Here we use input-glob to provide the inputs (wildcards are allowed), and instead of outfile we use outbase which saves the named file in the same directory location as the input file.

How well does this result generalize to other networks? To test that we can run on all ImageNet networks. It's also helpful to highligh the four networks which were used in "training" this image, and that group has the nickname "train1".

python score_images.py \
  --input-glob 'outputs/birdhouse_1080/best_1920.jpg' \
  --train1 train1 \
  --target-class birdhouse \
  --networks all \
  --do-graphfile

graph_best_960

Wow - this result generalizes really well to other network architectures. The first networks in yellow were used to make this image, but all of the other networks also give strong top1 results. But does this result also generalize to other training sets?

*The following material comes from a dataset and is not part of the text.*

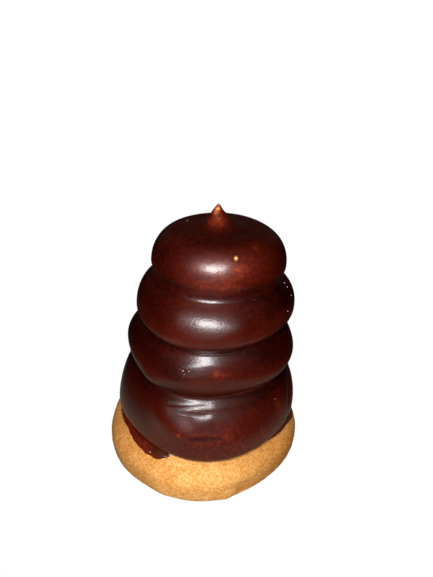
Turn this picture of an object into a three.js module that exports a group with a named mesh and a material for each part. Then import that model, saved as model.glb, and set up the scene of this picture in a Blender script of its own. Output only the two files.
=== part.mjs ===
// A small cream cake: a tall swirl of piped cream in a coat of dark chocolate, on a golden sponge disc.
// The swirl is four rings of piping, one on the other, drawn up into a peaked tip. It leans a
// little to the right, and its chocolate runs out over the sponge in a thin film.
// Millimetres, +Z up. The cake stands on z = 0 with the middle of its outline at x = y = 0.
// The front is -Y and the right is +X. Directions round the cake are degrees from +X towards +Y.
import * as THREE from "three";
import { mergeVertices } from "three/addons/utils/BufferGeometryUtils.js";

// The sponge disc. Its side swells from the foot to its widest height and rounds over to a flat top.
const SPONGE = {
  radius: 27.5,
  footRadius: 26.4,
  widestHeight: 4.3,
  topHeight: 10.9,
  flatTopRadius: 11.8,
  squareness: 2.4,
  // Each lobe: how many go round, their depth as a share of the radius, and where one of them points.
  lobes: [
    { count: 2, depth: 0.017, towards: -71 },
    { count: 3, depth: 0.010, towards: 7 },
    { count: 4, depth: 0.010, towards: -41 },
    { count: 5, depth: 0.016, towards: -14 },
  ],
};

// The rings of piping from the bottom up. The crease is the place where a ring meets the one under it.
// Slope is how far a ring's level drops to the right, roundness 2 makes its shoulder an ellipse and
// less than 2 a straighter slope, and shift moves it to the right.
// The fillet is the chocolate in the crease over a ring. It starts at a share of that ring's shoulder,
// ends at a share of the way out on the next ring's underside, and goes on in the direction of each
// for a share of its own length.
const RINGS = [
  {
    radius: 24.9, height: 13.2, creaseRadius: 21.0, creaseHeight: 10.6,
    roundness: 1.7, slope: 0.013, shift: 0.05,
    fillet: { start: 0.642, end: 0.472, startPull: 0.31, endPull: 0.51 },
    lobes: [
      { count: 2, depth: 0.019, towards: -61 },
      { count: 3, depth: 0.007, towards: 44 },
      { count: 4, depth: 0.020, towards: -2 },
    ],
  },
  {
    radius: 22.0, height: 32.6, creaseRadius: 18.7, creaseHeight: 27.3,
    roundness: 1.54, slope: 0.017, shift: -0.6,
    fillet: { start: 0.664, end: 0.815, startPull: 0.34, endPull: 1.15 },
    lobes: [
      { count: 2, depth: 0.036, towards: -15 },
      { count: 3, depth: 0.014, towards: 30 },
      { count: 4, depth: 0.029, towards: -30 },
    ],
  },
  {
    radius: 20.7, height: 43.9, creaseRadius: 16.7, creaseHeight: 40.1,
    roundness: 1.97, slope: 0.014, shift: -0.3,
    fillet: { start: 0.646, end: 0.97, startPull: 0.15, endPull: 0.36 },
    lobes: [
      { count: 2, depth: 0.019, towards: -73 },
      { count: 3, depth: 0.014, towards: 7 },
      { count: 4, depth: 0.010, towards: -6 },
    ],
  },
  {
    radius: 16.6, height: 55.6, creaseRadius: 12.6, creaseHeight: 53.0,
    roundness: 2.06, slope: 0.043, shift: -0.25,
    lobes: [
      { count: 2, depth: 0.009, towards: 1 },
      { count: 3, depth: 0.015, towards: -28 },
      { count: 4, depth: 0.009, towards: -20 },
    ],
  },
];
const LEAN = 0.0894; // to the right, per millimetre of height

// The tip flares out over the top of the last ring. Its point would be at peakHeight, but it ends
// bluntly at height, and it is shifted to the left from shiftedHeight on.
const TIP = {
  height: 69.65, peakHeight: 70.05, footHeight: 64.1, footRadius: 8.9, flare: 2.6, endRadius: 0.3,
  shift: -1.18, shiftedHeight: 68.5,
};

// The film of chocolate on the sponge, with the places where it has run out further.
const FILM = { thickness: 0.4, reach: 0.15 };
const SPILLS = [
  { towards: -148, halfWidth: 44.5, easing: 16.5, reach: 3.75 },
  { towards: -133, halfWidth: 24, easing: 22, reach: 1.1 },
  { towards: -2, halfWidth: 60, easing: 30, reach: 3.25 },
  { towards: -2, halfWidth: 22, easing: 12, reach: 1.0 },
];
const GAP = 0.3; // between the chocolate and the sponge under it

const SEGMENTS = 72;
const TURN = 2 * Math.PI;

const radians = THREE.MathUtils.degToRad;
const mix = THREE.MathUtils.lerp;
const smooth = (t) => THREE.MathUtils.smoothstep(t, 0, 1);
const steps = (count) => Array.from({ length: count + 1 }, (_, i) => i / count);

// How far out of round a lobed outline is at an angle, as a factor on its radius.
function outOfRound(lobes, angle) {
  return lobes.reduce(
    (sum, { count, depth, towards }) => sum + depth * Math.cos(count * (angle - radians(towards))),
    1,
  );
}

// Turns a profile of { radius, height } points round +Z into a closed body, with each point put
// where place says. The profile starts and ends on the axis and runs from the bottom to the top.
function turnedBody(profile, place) {
  const outline = profile.map(({ radius, height }) => new THREE.Vector2(radius, height));
  let geometry = new THREE.LatheGeometry(outline, SEGMENTS);
  const position = geometry.getAttribute("position");
  for (let i = 0; i < position.count; i++) {
    const segment = Math.floor(i / profile.length) % SEGMENTS;
    const { x, y, z } = place(profile[i % profile.length], (segment / SEGMENTS) * TURN);
    position.setXYZ(i, x, y, z);
  }
  geometry.deleteAttribute("uv");
  geometry.deleteAttribute("normal");
  geometry = mergeVertices(geometry, 1e-4);
  geometry.computeVertexNormals();
  return geometry;
}

// The sponge's top surface over a point, also under the chocolate.
function spongeTop(x, y) {
  const radius = Math.hypot(x, y) / outOfRound(SPONGE.lobes, Math.atan2(y, x));
  const over = Math.max(radius - SPONGE.flatTopRadius, 0) / (SPONGE.radius - SPONGE.flatTopRadius);
  const rise = (1 - Math.min(over, 1) ** SPONGE.squareness) ** (1 / SPONGE.squareness);
  return mix(SPONGE.widestHeight, SPONGE.topHeight, rise);
}

function spongeGeometry() {
  const { radius, footRadius, widestHeight, topHeight, flatTopRadius, squareness, lobes } = SPONGE;
  const power = 2 / squareness;
  const profile = [{ radius: 0, height: 0 }];
  for (const t of steps(5)) {
    const angle = (t * Math.PI) / 2;
    profile.push({
      radius: mix(footRadius, radius, Math.sin(angle) ** power),
      height: widestHeight * (1 - Math.max(Math.cos(angle), 0) ** power),
    });
  }
  for (const t of steps(7).slice(1)) {
    const angle = (t * Math.PI) / 2;
    profile.push({
      radius: mix(flatTopRadius, radius, Math.max(Math.cos(angle), 0) ** power),
      height: mix(widestHeight, topHeight, Math.sin(angle) ** power),
    });
  }
  profile.push({ radius: 0, height: topHeight });
  return turnedBody(profile, (point, angle) => {
    const out = point.radius * outOfRound(lobes, angle);
    return { x: out * Math.cos(angle), y: out * Math.sin(angle), z: point.height };
  });
}

// A ring's underside, from a share of the way out from its crease to its widest place.
function undersidePoints(ring, outFrom) {
  return steps(4).map((t) => {
    const angle = mix(Math.asin(outFrom), Math.PI / 2, t);
    return {
      radius: mix(ring.creaseRadius, ring.radius, Math.sin(angle)),
      height: ring.height - (ring.height - ring.creaseHeight) * Math.cos(angle),
    };
  });
}

// A ring's shoulder, from its widest place in to the next crease or the tip's foot.
function shoulderPoint(ring, inner, t) {
  const angle = (t * Math.PI) / 2;
  const power = 2 / ring.roundness;
  return {
    radius: mix(inner.radius, ring.radius, Math.max(Math.cos(angle), 0) ** power),
    height: mix(ring.height, inner.height, Math.sin(angle) ** power),
  };
}

// The inside points of the fillet between a ring's shoulder and the underside of the ring above.
function filletPoints(shoulder, underside, fillet) {
  const [start, before] = [shoulder(1), shoulder(0.99)];
  const [end, after] = [underside[0], underside[1]];
  const vector = ({ radius, height }) => new THREE.Vector2(radius, height);
  const length = vector(start).distanceTo(vector(end));
  const pulled = (from, behind, pull) => {
    const onward = vector(from).sub(vector(behind)).setLength(pull * length);
    return vector(from).add(onward);
  };
  const nearStart = pulled(start, before, fillet.startPull);
  const nearEnd = pulled(end, after, fillet.endPull);
  const curve = new THREE.CubicBezierCurve(vector(start), nearStart, nearEnd, vector(end));
  return [0.25, 0.5, 0.75].map((t) => {
    const point = curve.getPoint(t);
    return { radius: point.x, height: point.y };
  });
}

// The height of the flared tip at a radius.
function tipHeight(radius) {
  return mix(TIP.footHeight, TIP.peakHeight, (1 - radius / TIP.footRadius) ** TIP.flare);
}

// The profile of the four rings and the tip, from the foot of the bottom ring upwards.
function swirlProfile() {
  const profile = undersidePoints(RINGS[0], 0);
  RINGS.slice(0, -1).forEach((ring, i) => {
    const next = RINGS[i + 1];
    const inner = { radius: next.creaseRadius, height: next.creaseHeight };
    const shoulder = (t) => shoulderPoint(ring, inner, t * ring.fillet.start);
    const underside = undersidePoints(next, ring.fillet.end);
    profile.push(...steps(5).slice(1).map(shoulder));
    profile.push(...filletPoints(shoulder, underside, ring.fillet), ...underside);
  });
  const foot = { radius: TIP.footRadius, height: TIP.footHeight };
  for (const t of steps(6).slice(1)) {
    profile.push(shoulderPoint(RINGS.at(-1), foot, t));
  }
  for (const t of steps(6).slice(1)) {
    const radius = mix(TIP.footRadius, TIP.endRadius, Math.sin((t * Math.PI) / 2));
    profile.push({ radius, height: tipHeight(radius) });
  }
  profile.push({ radius: 0, height: TIP.height });
  return profile;
}

// A value of the rings at a height, eased from each ring's widest place to the next one's.
function eased(height, valueOf) {
  const above = RINGS.findIndex((ring) => ring.height > height);
  if (above === 0) {
    return valueOf(RINGS[0]);
  }
  if (above < 0) {
    return valueOf(RINGS.at(-1));
  }
  const [lower, upper] = [RINGS[above - 1], RINGS[above]];
  const share = (height - lower.height) / (upper.height - lower.height);
  return mix(valueOf(lower), valueOf(upper), smooth(share));
}

// How far the film reaches past the foot of the bottom ring.
function filmReach(angle) {
  return SPILLS.reduce((reach, spill) => {
    const away = Math.abs(((angle - radians(spill.towards) + 1.5 * TURN) % TURN) - Math.PI);
    return reach + spill.reach * smooth((radians(spill.halfWidth) - away) / radians(spill.easing));
  }, FILM.reach);
}

// A point of the profile turned to its direction: out of round, sloped, shifted and leaning.
function leaningPlace(point, angle) {
  const out = point.radius * eased(point.height, (ring) => outOfRound(ring.lobes, angle));
  const x = out * Math.cos(angle);
  const upTip = (point.height - TIP.footHeight) / (TIP.shiftedHeight - TIP.footHeight);
  return {
    x: x + LEAN * point.height + eased(point.height, (ring) => ring.shift) + TIP.shift * smooth(upTip),
    y: out * Math.sin(angle),
    z: point.height - x * eased(point.height, (ring) => ring.slope),
  };
}

// The foot of the bottom ring, before it is set down on the film.
function footPlace(angle) {
  const [bottom] = RINGS;
  return leaningPlace({ radius: bottom.creaseRadius, height: bottom.creaseHeight }, angle);
}

// A point of the swirl in its true place, with the bottom ring's underside eased down onto the film.
function swirlPlace(point, angle) {
  const place = leaningPlace(point, angle);
  const foot = footPlace(angle);
  const drop = spongeTop(foot.x, foot.y) + GAP + FILM.thickness - foot.z;
  const [bottom] = RINGS;
  const down = Math.max(bottom.height - point.height, 0) / (bottom.height - bottom.creaseHeight);
  return { ...place, z: place.z + down * drop };
}

// The film's points lie on the sponge: out is the share of the way to the film's edge, and lift is
// the height over the gap.
function filmPlace({ out, lift }, angle) {
  const foot = footPlace(angle);
  const reach = filmReach(angle) / RINGS[0].creaseRadius;
  const share = out > 1 ? 1 + (out - 1) * reach : out;
  const x = foot.x * share;
  const y = foot.y * share;
  return { x, y, z: spongeTop(x, y) + GAP + lift };
}

function swirlGeometry() {
  const underside = [0, 0.3, 0.55, 0.7, 0.85, 1, 1.3, 1.6, 1.8, 2].map((out) => ({ out, lift: 0 }));
  const top = [2, 1.8, 1.6, 1.3].map((out) => ({ out, lift: FILM.thickness }));
  const film = [...underside, ...top].map((point) => ({ radius: point.out, height: point.lift, film: point }));
  return turnedBody([...film, ...swirlProfile()], (point, angle) =>
    point.film ? filmPlace(point.film, angle) : swirlPlace(point, angle),
  );
}

function part(name, geometry, color, roughness) {
  const mesh = new THREE.Mesh(geometry, new THREE.MeshStandardMaterial({ color, roughness, metalness: 0 }));
  mesh.name = name;
  return mesh;
}

const sponge = part("sponge_base", spongeGeometry(), 0xdfa968, 0.9);
const swirl = part("chocolate_swirl", swirlGeometry(), 0x3f150c, 0.35);

const cake = new THREE.Group();
cake.add(sponge, swirl);
const middle = new THREE.Box3().setFromObject(cake).getCenter(new THREE.Vector3());
cake.position.set(-middle.x, -middle.y, 0);

export default cake;
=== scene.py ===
import math
from collections import namedtuple

import bpy
import numpy as np
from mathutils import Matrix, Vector, noise


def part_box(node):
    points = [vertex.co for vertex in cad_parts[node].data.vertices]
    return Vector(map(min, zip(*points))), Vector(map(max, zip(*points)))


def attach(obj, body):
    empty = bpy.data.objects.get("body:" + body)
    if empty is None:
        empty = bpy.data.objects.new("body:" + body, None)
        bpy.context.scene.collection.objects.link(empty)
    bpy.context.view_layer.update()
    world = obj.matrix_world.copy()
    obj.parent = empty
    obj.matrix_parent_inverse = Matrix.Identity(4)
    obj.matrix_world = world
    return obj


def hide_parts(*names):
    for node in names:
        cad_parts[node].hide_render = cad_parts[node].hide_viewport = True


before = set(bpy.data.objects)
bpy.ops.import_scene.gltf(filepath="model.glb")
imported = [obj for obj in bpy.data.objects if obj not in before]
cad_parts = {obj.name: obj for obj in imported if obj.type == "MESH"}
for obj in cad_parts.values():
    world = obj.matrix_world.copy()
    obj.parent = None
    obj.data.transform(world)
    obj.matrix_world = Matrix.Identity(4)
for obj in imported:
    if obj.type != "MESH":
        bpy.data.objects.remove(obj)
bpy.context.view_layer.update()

METRE = 1000.0
TURN = 2 * math.pi
QUARTER = TURN / 4

# The forms, as the CAD has them

# A lobe is a wave in an outline: how many go round, how deep as a share of the radius, and where one is
Lobe = namedtuple("Lobe", "count depth towards")

# The sponge has a flat foot, a side that is widest low down, and a shoulder that is squarer the larger
# its squareness.
Sponge = namedtuple("Sponge", "radius foot_radius widest_height top_height flat_top_radius squareness lobes")
SPONGE = Sponge(
    radius=27.5, foot_radius=26.4, widest_height=4.3, top_height=10.9, flat_top_radius=11.8, squareness=2.4,
    lobes=[Lobe(2, 0.017, -71), Lobe(3, 0.010, 7), Lobe(4, 0.010, -41), Lobe(5, 0.016, -14)],
)
CAD_FACET = 5  # degrees, each facet of the CAD sponge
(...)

If you have google vision and aws credentials setup correctly you can additionaly test this image against their public APIs (and specify the target label). And here we also specify the graphfile-prefix explicitly which changes the output filename.

python score_images.py \
  --input-glob 'outputs/birdhouse_1080/best_1920.jpg' \
  --train1 train1 \
  --networks train1,aws:+birdhouse,goog:+birdhouse \
  --target-class birdhouse \
  --graphfile-prefix graph_apis_ \
  --do-graphfile

graph_apis_best_1920.jpg

The google vision results seem to have nothing to do with birdhouses, just labels for things like illustration and clip art. The amazon rekognition results are also not showing an exact match for birdhouse, though reading the tea leaves we do see there are top5 results for building and the more specific label bird feeder - both of which seem like neighboring concepts.